Dependence of the photoluminescence properties of Eu2+ doped M–Si–N (M = alkali, alkaline earth or rare earth metal) nitridosilicates on their structure and composition

Abstract

Optical data of the Eu²⁺ doped nitridosilicates (M_xSi_yN_z) have been collected from the literature and have been analysed with regard to their dependence on structure and composition. Nitridosilicates with a higher degree of condensation, i.e. a higher Si/N ratio, generally have a higher Eu²⁺ 4f–5d absorption energy, a higher 5d–4f emission energy and a larger Stokes shift. The higher absorption and emission energies are due to the increase of the N by Si coordination number with increasing Si/N ratio. This results in more electrons on N that participate in the bonding with Si, and thus less electrons are available for Eu–N bonding, reducing the covalency of the Eu–N bonds.

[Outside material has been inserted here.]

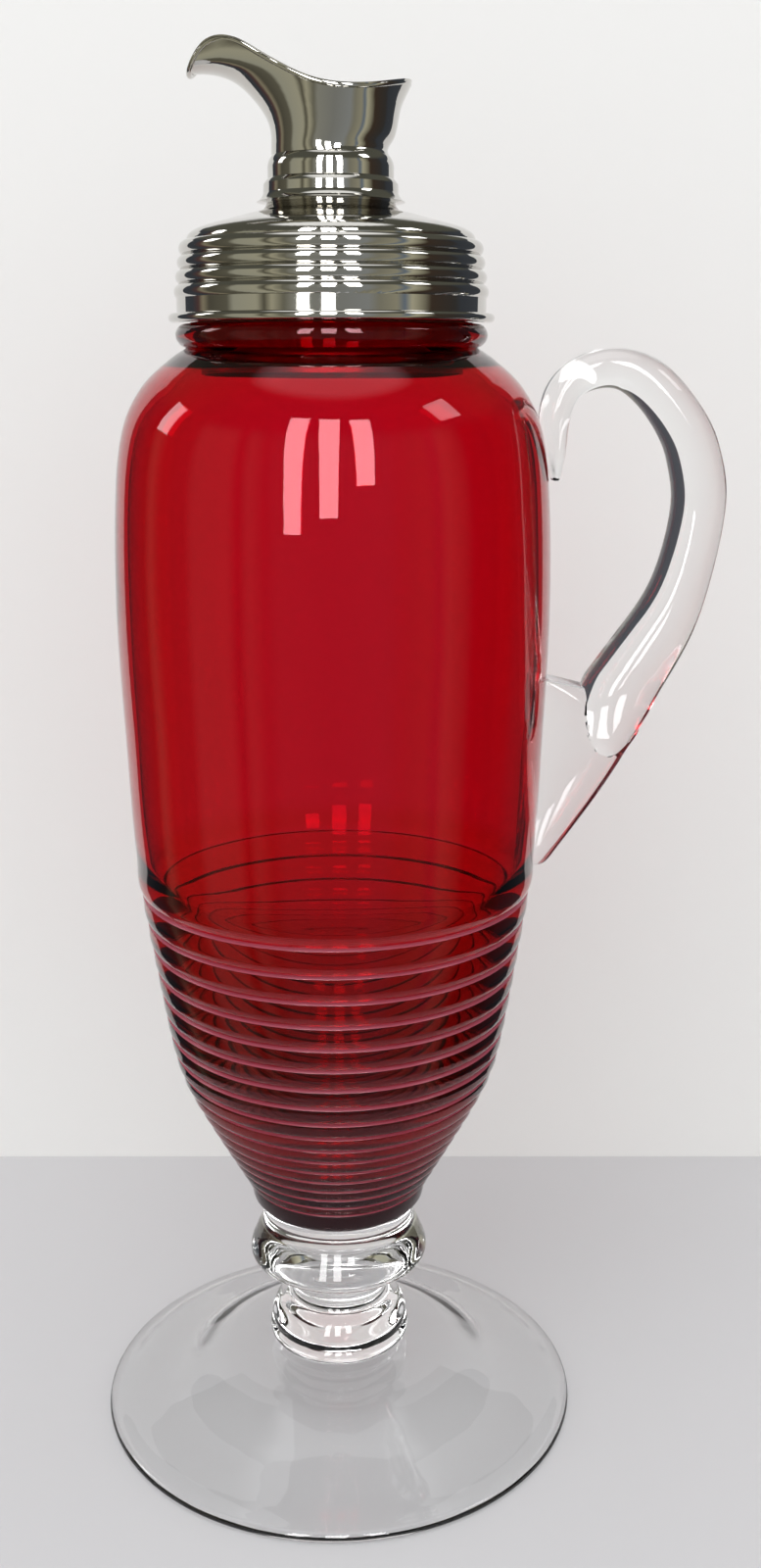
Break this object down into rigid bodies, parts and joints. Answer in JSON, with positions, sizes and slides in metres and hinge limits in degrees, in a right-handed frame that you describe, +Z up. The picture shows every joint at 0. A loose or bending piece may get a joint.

The lower covalency gives a weaker nephelauxetic effect, reducing the centroid shift of the 5d level. The lowest 4f–5d absorption energy further increases due to the reduction of the crystal field splitting of the 5d levels, as the Eu–N bonds become longer with increasing Si/N ratio. The Stokes shift increases with increasing degree of condensation despite an increase of lattice rigidity, ascribed to a decrease of local rigidity around the Eu²⁺ ion caused by the larger Eu–N bond lengths. Some nitridosilicates show deviations from the general trends attributed to peculiarities in their crystal structure and the way Eu²⁺ is substituted in the lattice. The relationships established in the present work will be helpful for the design and exploration of new Eu²⁺ doped nitride-based luminescent materials for practical applications.